8.2.1.1.1.3. Vertex-ai interaction ways#

Google Console (graphical user interface)
Google Cloud command-line interface (CLI) (gcloud ai command)
Terraform support for Vertex AI (Terraform)
Vertex AI SDK for Python (Python)
Vertex AI API REST (API)

8.2.1.1.2. Setup environment#

Create project and enable billing
Enable Vertex AI API
Install the Google Cloud CLI.
To initialize the gcloud CLI, run the following command:

gcloud init

Update and install gcloud components:

gcloud components update  
gcloud components install beta

Add role (read doc)
Install Vertex AI SDK for Python

8.2.1.1.3. Training methods#

Choosing a training method

	AutoML	BigQuery ML	Custom training
Characteristic	- minimal technical effort - quickly prototype models and explore new datasets	- train models using your BigQuery data directly in BigQuery using SQL commands -use SQL to get batch predictions	- create a training application optimized for your targeted outcome - control over training application functionality
DS expertise	No	No	Yes
Programming ability	No	SQL (build, evaluate model)	Yes
Time to trained model	- Lower - Less data preparation is required, and no development is needed.	- Lower - Don’t need build the infrastructure required for batch predictions or model training, as BigQuery ML leverages the BigQuery computational engine –> increases speed to training, evaluation, and prediction.	- Higher - More data preparation is required, and training application development is needed.
Limits on machine learning objectives	Yes (only AutoML’s predefined objectives)	Yes	No
Manually optimize model performance with hyperparameter tuning	No (automated hyperparameter tuning)	Yes. BigQuery ML supports hyperparameter tuning when training ML models using `CREATE MODEL` statements.	Yes
Control aspects of the training environment	- Limited. - Specify the number of node hours to train for + allow early stopping of training (for `tabular` + `image`)	No.	Yes. - Compute Engine machine type - Disk size - ML framework - Number of nodes.
Limits on data size	Yes - Preparing image training data - Preparing tabular training data - Preparing text training data - Preparing video training	Yes (base on Quotas)	- For unmanaged datasets: No - For managed datasets: same AutoML

8.2.1.1.4. Notebook tutorials#

List of totebook tutorials

8.2.1.2. Vertex AI Notebook#

Có 2 hướng tiếp cận để sử dụng được notebook:

- Colab Enterprise:
  - Chia sẻ và cộng tác: Dễ dàng chia sẻ notebook với người dùng khác, nhóm Google hoặc miền Google Workspace.
  - Quản lý hạ tầng: Không cần quản lý hạ tầng, Colab Enterprise tự động cung cấp và tắt runtime khi không cần thiết.
  - Tích hợp dịch vụ Google Cloud: Tích hợp với các dịch vụ như Vertex AI và BigQuery.
Vertex AI Workbench:
- Tùy chỉnh cao: Hỗ trợ nhiều loại instance Jupyter notebook và có thể thêm môi trường conda.
- Tích hợp dữ liệu: Truy cập dữ liệu từ Cloud Storage và BigQuery trực tiếp trong JupyterLab.
- Lập lịch và quản lý chi phí: Có thể chạy notebook theo lịch trình và tự động tắt khi không hoạt động.

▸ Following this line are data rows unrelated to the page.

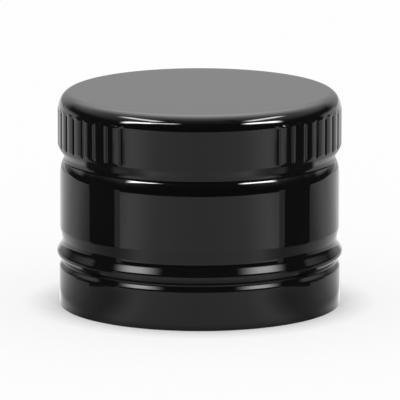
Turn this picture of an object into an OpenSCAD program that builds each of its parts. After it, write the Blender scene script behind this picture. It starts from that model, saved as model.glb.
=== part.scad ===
// Roll-on screw cap for a glass bottle, as supplied before its thread is rolled on.
// One deep-drawn sheet metal shell with a knurled head, a waisted neck, a plain thread
// wall, a bead and a straight skirt, and a soft sealing liner seated under the top panel.
// Millimetres, +Z up, origin at the middle of the open rim.

/* [Overall] */
// Height of the cap over the top panel
cap_h = 24; // [23:0.5:30]
// Outer diameter of the plain wall that takes the thread, which the other diameters follow
body_d = 31.24; // [28:0.02:38]
// Thickness of the drawn sheet
wall_t = 0.23; // [0.2:0.01:0.3]

/* [Head] */
// How far the plain panels of the head stand out from the thread wall
head_proud = 0.18; // [0.1:0.01:0.4]
// Outer radius of the corner between the top panel and the head
top_corner_r = 1.6; // [1:0.1:2.2]
// Outer radius where the head turns in towards the neck
head_foot_r = 1; // [0.6:0.1:1.5]

/* [Knurl] */
// Plain panels round the head, with a group of flutes between each two
panel_count = 2; // [1:1:3]
// Flutes in each group
flute_count = 17; // [3:1:17]
// Angle from one flute to the next, in degrees
flute_pitch = 7.05; // [5:0.05:7.05]
// Depth of a flute at its middle
flute_depth = 0.155; // [0.1:0.005:0.2]
// Radius of the two rounded sides that meet at the bottom of a flute
flute_side_r = 0.65; // [0.5:0.05:0.8]
// Radius on which the bottom of a flute runs out at its ends
flute_end_r = 0.6; // [0.4:0.05:1]

/* [Neck] */
// Depth of the neck at its narrowest place, from the thread wall
neck_depth = 0.47; // [0.3:0.01:0.6]
// Distance from the top panel down to the corner line of the neck
neck_drop = 7.3; // [7:0.05:8]
// Angle of the neck's upper flank from the vertical, in degrees
neck_upper_angle = 35; // [25:1:45]
// Angle of the neck's lower flank from the vertical, in degrees
neck_lower_angle = 31; // [25:1:40]
// Radius in the hollow of the neck
neck_hollow_r = 0.8; // [0.5:0.1:1]
// Radius of the rounded shoulder from the neck to the thread wall
shoulder_r = 2.5; // [1.5:0.1:2.5]

/* [Bead] */
// How far the bead stands out from the thread wall
bead_proud = 0.35; // [0.25:0.01:0.5]
// Height of the bead's crest above the open rim
bead_z = 5.97; // [5.8:0.01:6.4]
// Radius of the bead's crest
bead_r = 0.5; // [0.3:0.05:0.6]
// Angle of the bead's flanks from the vertical, in degrees
bead_angle = 37; // [30:1:42]
// Depth of the groove above the bead, from the thread wall
upper_groove_depth = 0.17; // [0.1:0.01:0.3]
// Radius in the groove above the bead
upper_groove_r = 1; // [0.6:0.1:1.2]
// Depth of the groove below the bead, from the skirt
lower_groove_depth = 0.34; // [0.2:0.01:0.4]
// Radius in the groove below the bead
lower_groove_r = 0.25; // [0.2:0.05:0.4]

/* [Skirt] */
// How far the straight skirt stands out from the thread wall
skirt_proud = 0.07; // [0:0.01:0.15]
// Radius at the upper edge of the skirt
skirt_edge_r = 0.4; // [0.3:0.05:0.6]

/* [Liner] */
// Thickness of the sealing liner
liner_t = 2; // [1.5:0.1:2.5]
// Gap between the liner's edge and the backs of the flutes
liner_gap = 0.2; // [0.1:0.05:0.4]

/* [Hidden] */
$fn = 96;

// Degrees between two points of an arc in the wall's section
arc_step = 9;
// Angle of the short flank from the thread wall into the groove above the bead
groove_entry_angle = 12;
// The arcs of a flute's sides would end this far above the head's surface, so that they
// cross it at a slight angle, and the ends run this far below the flute's bottom
flute_lift = 0.008;
// A cut reaches this far past the face that it opens
over = 1;

// Outer radii of the wall, each stepped from the thread wall
body_r = body_d / 2;
head_r = body_r + head_proud;
waist_r = body_r - neck_depth;
bead_top_r = body_r + bead_proud;
upper_groove_bottom_r = body_r - upper_groove_depth;
skirt_r = body_r + skirt_proud;
lower_groove_bottom_r = skirt_r - lower_groove_depth;

// How far an arc of radius r stands off the corner that it rounds, for two flanks
// that lean a and b from the vertical on either side of it
function corner_gap(r, a, b) = r * (1 / cos((a + b) / 2) - 1) * cos((a - b) / 2);

// Radii of the sharp corners that the arcs round off, so that the radii above are the
// finished ones
neck_corner = waist_r - corner_gap(neck_hollow_r, neck_upper_angle, neck_lower_angle);
bead_corner = bead_top_r + corner_gap(bead_r, bead_angle, bead_angle);
upper_groove_corner = upper_groove_bottom_r
    - corner_gap(upper_groove_r, bead_angle, groove_entry_angle);
lower_groove_corner = lower_groove_bottom_r - corner_gap(lower_groove_r, bead_angle, bead_angle);

// Heights of those corners, each worked out along the flank that leads to it
neck_z = cap_h - neck_drop;
lower_groove_z = bead_z - (bead_corner - lower_groove_corner) / tan(bead_angle);
skirt_edge_z = lower_groove_z - (skirt_r - lower_groove_corner) / tan(bead_angle);
upper_groove_z = bead_z + (bead_corner - upper_groove_corner) / tan(bead_angle);
body_foot_z = upper_groove_z + (body_r - upper_groove_corner) / tan(groove_entry_angle);
body_top_z = neck_z - (body_r - neck_corner) / tan(neck_lower_angle);
head_turn_z = neck_z + (head_r - neck_corner) / tan(neck_upper_angle);

// Section of a flute: two round sides, which meet at its bottom at flute_lean from the
// head's surface
flute_lean = acos(1 - (flute_depth + flute_lift) / flute_side_r);
flute_side_x = flute_side_r * sin(flute_lean);
flute_bottom_r = head_r - flute_depth;
// The flutes show over the whole height of the head's wall, from the corner line at its
// foot to the start of the corner at the top. Their ends run on outside the metal.
flute_run_out = flute_end_r - sqrt(pow(flute_end_r, 2) - pow(flute_end_r - flute_depth, 2));
flute_low_z = head_turn_z - flute_run_out;
flute_high_z = cap_h - top_corner_r + flute_run_out;

// The liner lies against the top panel, clears the backs of the flutes, and has its
// upper edge rounded like the inside of the shell's corner
liner_r = flute_bottom_r - wall_t - liner_gap;
liner_top_z = cap_h - wall_t;
liner_edge_r = top_corner_r - wall_t;

// Corners of the outer surface from the open rim to the middle of the top panel:
// radius from the axis, height, and the radius of the arc that rounds the corner
corners = [
    [skirt_r, 0, 0],
    [skirt_r, skirt_edge_z, skirt_edge_r],
    [lower_groove_corner, lower_groove_z, lower_groove_r],
    [bead_corner, bead_z, bead_r],
    [upper_groove_corner, upper_groove_z, upper_groove_r],
    [body_r, body_foot_z, upper_groove_r],
    [body_r, body_top_z, shoulder_r],
    [neck_corner, neck_z, neck_hollow_r],
    [head_r, head_turn_z, head_foot_r],
    [head_r, cap_h, top_corner_r],
    [0, cap_h, 0]
];

function unit(v) = v / norm(v);
function turned_left(v) = [-v[1], v[0]];
function heading(v) = atan2(v[1], v[0]);
function turn(a, b) = heading([a * b, a[0] * b[1] - a[1] * b[0]]);

// Points of the arc that rounds corner i, moved into the metal by inset. A corner that
// turns left bulges outwards, so its arc tightens as it moves in, and one that turns
// right opens up.
function arc_points(i, inset) =
    let (
        p = [corners[i][0], corners[i][1]],
        d_in = unit(p - [corners[i - 1][0], corners[i - 1][1]]),
        d_out = unit([corners[i + 1][0], corners[i + 1][1]] - p),
        bend = turn(d_in, d_out),
        side = sign(bend),
        r = corners[i][2],
        start = p - d_in * r * tan(abs(bend) / 2),
        centre = start + turned_left(d_in) * side * r,
        steps = max(2, ceil(abs(bend) / arc_step)),
        first = heading(d_in) - side * 90
    )
    [for (k = [0:steps])
        centre + (r - side * inset) * [cos(first + bend * k / steps), sin(first + bend * k / steps)]];

// The whole line of the wall's section, moved into the metal by inset
function wall_line(inset) = concat(
    [[skirt_r - inset, 0]],
    [for (i = [1:len(corners) - 2]) each arc_points(i, inset)],
    [[0, cap_h - inset]]
);

function reversed(list) = [for (i = [len(list) - 1:-1:0]) list[i]];

// The drawn sheet without its flutes
module plain_shell() {
    rotate_extrude($fn = 180)
        polygon(concat(wall_line(0), reversed(wall_line(wall_t))));
}

// Puts one copy of its child at each flute, with +X pointing away from the axis
module at_flutes() {
    for (group = [0:panel_count - 1])
        for (i = [0:flute_count - 1])
            let (
                group_middle = (group + 0.5) * 360 / panel_count - 90,
                from_middle = (i - (flute_count - 1) / 2) * flute_pitch
            )
            rotate([0, 0, group_middle + from_middle])
                children();
}

// The part of a flute's section that lies depth inside its surface: the hollow itself at
// no depth, and with the sheet's thickness the metal behind it too. The middle of the
// flute's bottom is at the origin, and +Y points out of the head.
module flute_section(depth) {
    if (depth > 0)
        circle(r = depth, $fn = 36);
    difference() {
        translate([-flute_side_x, -depth * cos(flute_lean)])
            square([2 * flute_side_x, over]);
        for (side = [-1, 1])
            translate([side * flute_side_x, -flute_side_r * cos(flute_lean)])
                circle(r = flute_side_r - depth, $fn = 72);
    }
}

// Section through the ring that the flutes reach, moved into the metal by depth, with
// the run-out arcs at its two inner corners
module flute_reach(depth) {
    corner_r = flute_end_r + depth;
    difference() {
        translate([flute_bottom_r - flute_lift - depth, flute_low_z - depth])
            square([flute_depth + depth + over, flute_high_z - flute_low_z + 2 * depth]);
        for (end = [[flute_low_z - depth, 1], [flute_high_z + depth, -1]])
            translate([flute_bottom_r - flute_lift - depth, end[0]])
                scale([1, end[1]])
                    translate([corner_r, corner_r])
                        difference() {
                            translate([-corner_r - over, -corner_r - over])
                                square(corner_r + over);
                            circle(r = corner_r, $fn = 72);
                        }
    }
}

// All the flutes, straight up the head and run out at both ends
module flutes(depth) {
    intersection() {
        at_flutes()
            translate([flute_bottom_r, 0, flute_low_z - over])
                rotate([0, 0, -90])
                    linear_extrude(flute_high_z - flute_low_z + 2 * over)
                        flute_section(depth);
        rotate_extrude($fn = 180)
            flute_reach(depth);
    }
}

// Drawn, knurled and lacquered aluminium shell. The back of each flute is pressed into
// the inside, so that the sheet keeps its thickness there.
module shell() {
    color("#1b1b1d")
        difference() {
            union() {
                plain_shell();
                intersection() {
                    flutes(wall_t);
                    translate([0, 0, head_turn_z])
                        cylinder(h = liner_top_z - head_turn_z, r = head_r - wall_t / 2);
                }
            }
            flutes(0);
        }
}

// Soft sealing disc under the top panel, too wide to fall out through the neck
module liner() {
    color("#e9e7e1")
        rotate_extrude($fn = 180)
            difference() {
                translate([0, liner_top_z - liner_t])
                    square([liner_r, liner_t]);
                translate([liner_r - liner_edge_r, liner_top_z - liner_edge_r])
                    difference() {
                        square(liner_edge_r + over);
                        circle(r = liner_edge_r, $fn = 72);
                    }
            }
}

shell();
liner();
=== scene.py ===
"""A roll-on bottle cap in gloss black lacquer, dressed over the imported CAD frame."""
import math

import bpy
import numpy as np
from bpy.props import FloatProperty, FloatVectorProperty, IntProperty, PointerProperty
from bpy.types import Operator, Panel, PropertyGroup
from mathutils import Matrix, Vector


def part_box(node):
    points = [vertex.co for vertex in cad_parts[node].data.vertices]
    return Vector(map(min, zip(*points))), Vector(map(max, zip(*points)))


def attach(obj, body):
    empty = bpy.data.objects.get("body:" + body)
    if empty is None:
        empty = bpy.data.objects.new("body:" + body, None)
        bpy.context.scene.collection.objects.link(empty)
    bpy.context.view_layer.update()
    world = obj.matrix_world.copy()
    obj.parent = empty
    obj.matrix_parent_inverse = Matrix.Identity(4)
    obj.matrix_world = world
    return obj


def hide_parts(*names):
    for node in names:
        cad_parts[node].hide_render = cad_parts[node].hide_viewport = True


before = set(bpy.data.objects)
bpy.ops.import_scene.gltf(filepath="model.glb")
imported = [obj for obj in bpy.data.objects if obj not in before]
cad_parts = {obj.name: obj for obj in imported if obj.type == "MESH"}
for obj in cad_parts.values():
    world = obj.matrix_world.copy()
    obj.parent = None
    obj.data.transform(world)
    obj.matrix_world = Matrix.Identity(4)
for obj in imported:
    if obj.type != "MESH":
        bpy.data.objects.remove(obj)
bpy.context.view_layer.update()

bl_info = {
    "name": "Roll-on bottle cap",
    "version": (1, 0, 0),
    "blender": (4, 5, 0),
    "location": "View3D > Sidebar > Bottle cap",
    "description": "Lacquered shell and foam liner of a bottle cap, with a small photo studio",
    "category": "Object",
}

BODY = "root"
MM = 0.001

# Box corners of the two CAD nodes, up to which the shapes are built
SHELL_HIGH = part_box("shell")[1]
LINER_LOW, LINER_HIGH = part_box("liner")

# Degrees between two rows of an arc, outside and inside the shell. The turn into the neck and
# the wide part of the head's corner, which carries the flutes' ends, take a share of it. The
# rim's outer edge and the liner's two edges have steps of their own.
OUTER_STEP = 10.0
INNER_STEP = 26.0
FOOT_STEP_SHARE = 0.6
LEAN_STEP_SHARE = 0.18
RIM_STEP = 30.0
LINER_LOW_STEP = 22.5
LINER_HIGH_STEP = 15.0

# Rows that carry the flutes' ends, in millimetres: the lower ones run between two heights above
# the head's foot, the upper ones from below the flutes' top to below the head's corner
LOW_ROW_START = 0.4
LOW_ROW_END = 1.0
LOW_ROW_COUNT = 6
HIGH_ROW_START = 0.6
HIGH_ROW_END = 0.02
HIGH_ROW_COUNT = 4

# Columns of the meshes: millimetres from a flute's middle, how many lie on a plain panel, and
# how many go round the liner
FLUTE_COLUMNS = (0.0, 0.05, 0.11, 0.17, 0.24, 0.31, 0.38, 0.5, 0.63, 0.8)
PANEL_COLUMNS = 20
LINER_COLUMNS = 180

# Steps over which the slope of an offset is measured: radians round and millimetres up
STEP_ROUND = 1e-5
STEP_UP = 1e-3

# What scatter multiplies a flute's number, its side of the cap and then their sine by
SCATTER = (12.9898, 4.1414, 43758.5453)

# Noise seldom leaves this part of its range from 0 to 1
NOISE_LOW = 0.3
NOISE_HIGH = 0.7

# Shares of a finish's colour and of its roughness that the noise carries it between
LACQUER_TONES = (0.85, 1.15)
LACQUER_ROUGHS = (0.7, 1.3)
METAL_TONES = (1.0, 0.86)
METAL_ROUGHS = (0.8, 1.25)
FOAM_TONES = (1.0, 0.8)
FOAM_ROUGHS = (0.85, 1.15)

WHITE = (1.0, 1.0, 1.0, 1.0)

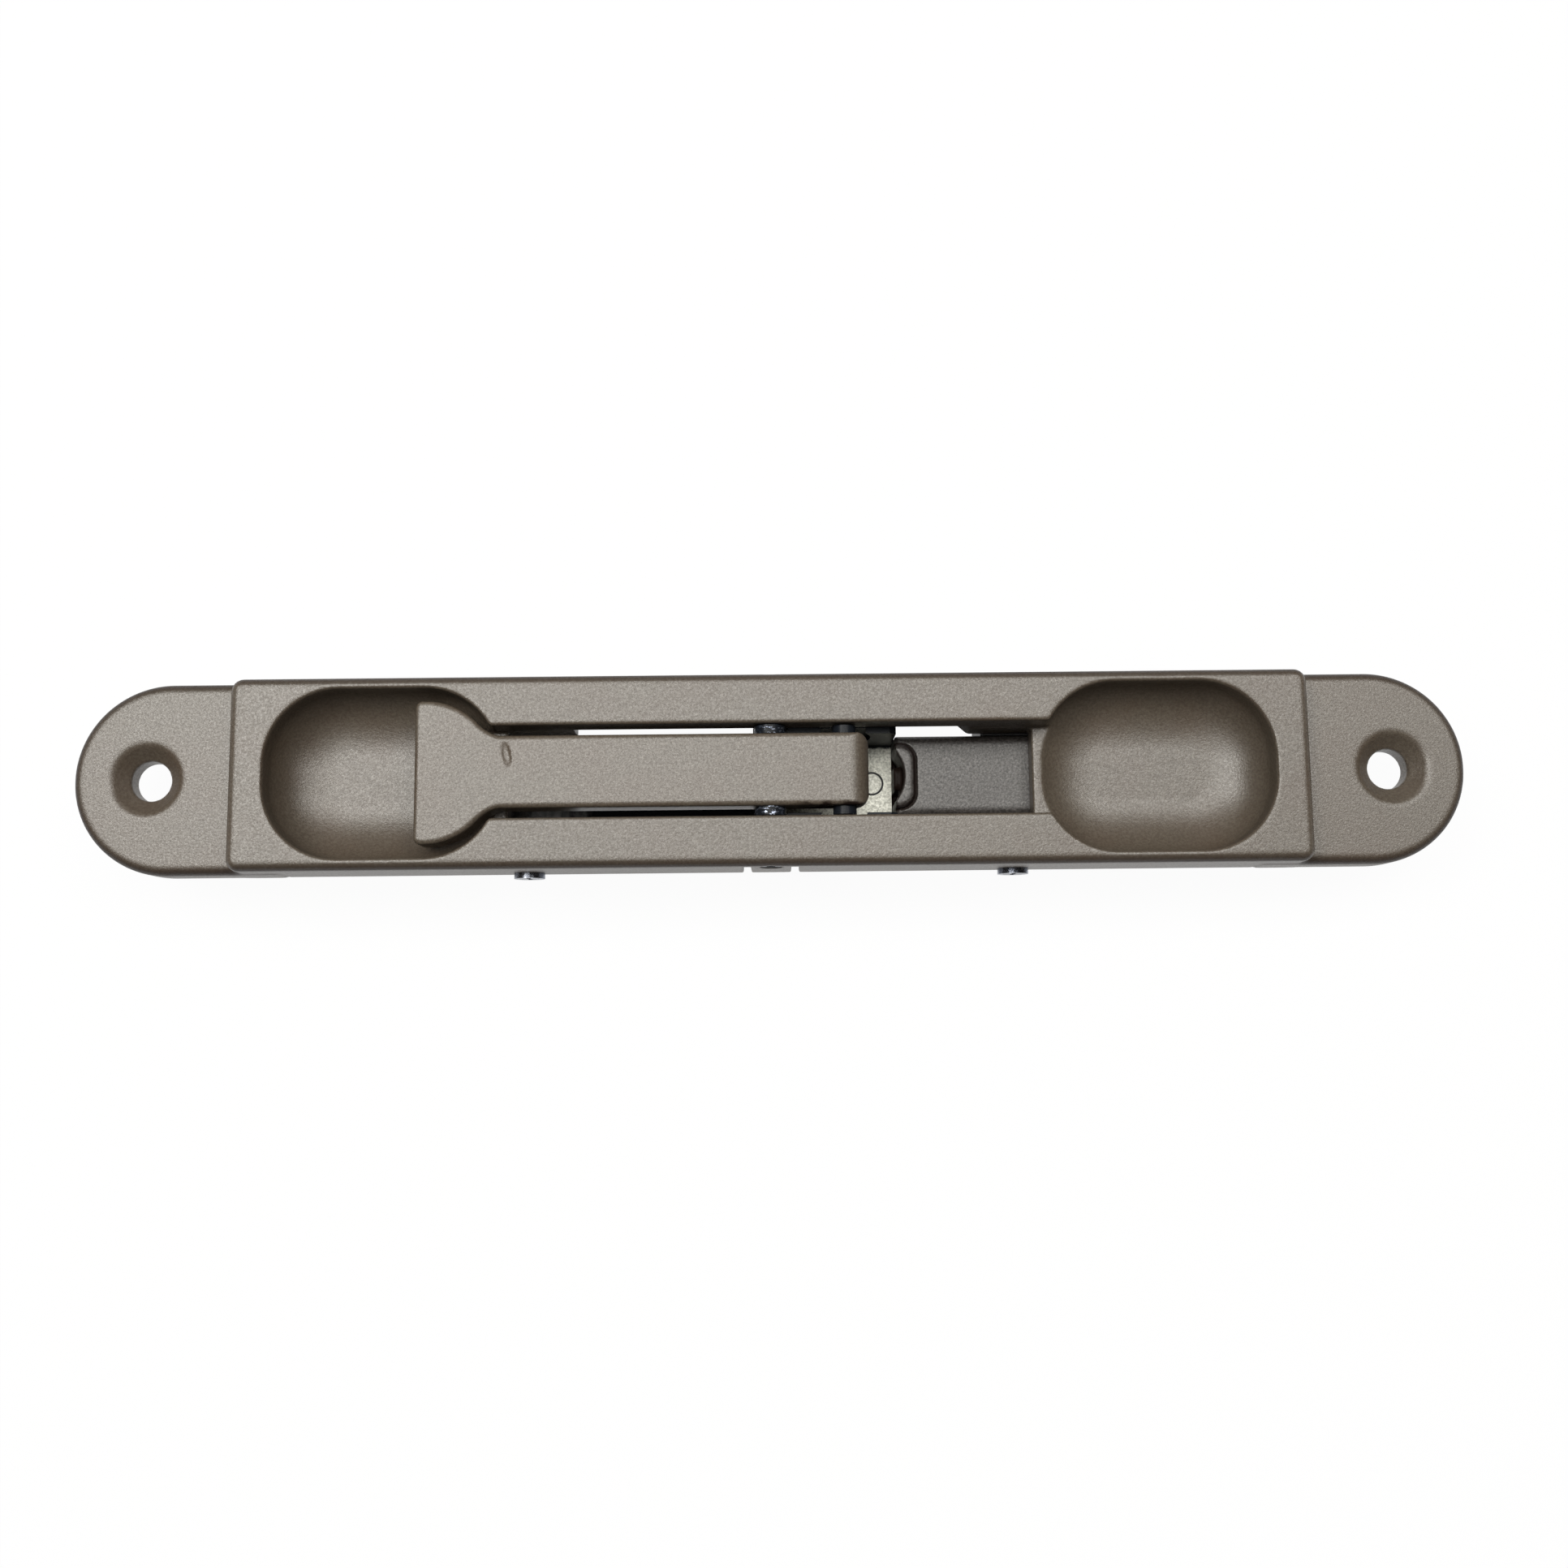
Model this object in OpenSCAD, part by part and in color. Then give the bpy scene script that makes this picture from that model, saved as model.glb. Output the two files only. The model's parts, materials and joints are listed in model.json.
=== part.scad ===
// Flush bolt with a flip lever, for the edge of an aluminium door leaf.
// The lever turns half a turn about a cross pin and drives a bar along the door edge.
// +X runs along the face, +Z points out of the door edge, z = 0 is the underside of the fixing lugs.
// The origin is midway between the two fixing holes.

/* [Face body] */
// Length over the rounded fixing lugs
overall_l = 180; // [170:1:200]
// Width of the fixing lugs
lug_w = 25; // [24:0.5:28]
// Thickness of the fixing lugs
lug_t = 4.8; // [3:0.1:6]
// Length of the raised face
face_l = 137.5; // [134:0.5:140]
// Width of the raised face
face_w = 24.7; // [24:0.1:26]
// Height of the raised face above the lug underside
face_z = 9; // [8.8:0.1:9.4]
// Depth of the side walls below the lug underside
wall_drop = 1.3; // [1:0.1:1.4]
// Rounding of the long edges of the face
edge_r = 1.2; // [0.5:0.1:1.4]

/* [Fixing holes] */
// Distance between the two fixing holes
hole_spacing = 161; // [150:1:166]
// Diameter of the fixing holes
hole_d = 5.2; // [4.2:0.1:5.6]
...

Feature	Colab Enterprise	Vertex AI Workbench
Environment	Managed, collaborative	Customizable, developer-focused
Infrastructure Management	Serverless, managed by Google	User-controlled, flexible
Collaboration	Excellent, with IAM control	Good, with GitHub integration
Compute Provisioning	Automatic	User-configurable
Data Integration	Seamless with Google Cloud services	Seamless with Google Cloud services
Code Completion	Inline	Inline
Customization	Limited	Extensive
GPU Support	✓	✓
Conda Environments	✗	✓
Custom Containers	✗	✓
Automated Notebook Runs	✗	✓
Idle Shutdown	Automatic	Configurable
Persistent Storage	✗	✓
Access to VM	✗	✓
Original Jupyter UI	Modified	Retained
Khi nào nên sử dụng:

Colab Enterprise: Khi cần chia sẻ và cộng tác dễ dàng, không muốn quản lý hạ tầng.
Vertex AI Workbench: Khi cần tùy chỉnh cao và tích hợp sâu với các dịch vụ dữ liệu của Google Cloud.

8.2.1.2.1. Colab Enterprise#

(doc)

Key Features:

🔗 Share and Collaborate: Easily share notebooks with individuals, Google groups, or entire Google Workspace domains. Access control is handled through Google Cloud’s IAM.
🌐 Managed Compute: Colab Enterprise takes care of provisioning and managing compute resources. It starts runtimes when needed and shuts them down when not in use.
✅ Google Cloud Integration: Seamlessly work with Google Cloud services like Vertex AI and BigQuery from within your notebook.
✨ Inline Code Completion: Write code faster with suggestions that pop up as you type.
Runtime: a compute resource to run code in notebook
Runtime template: configure the template to optimize a runtime’s performance, cost, and other characteristics based on demand and problem.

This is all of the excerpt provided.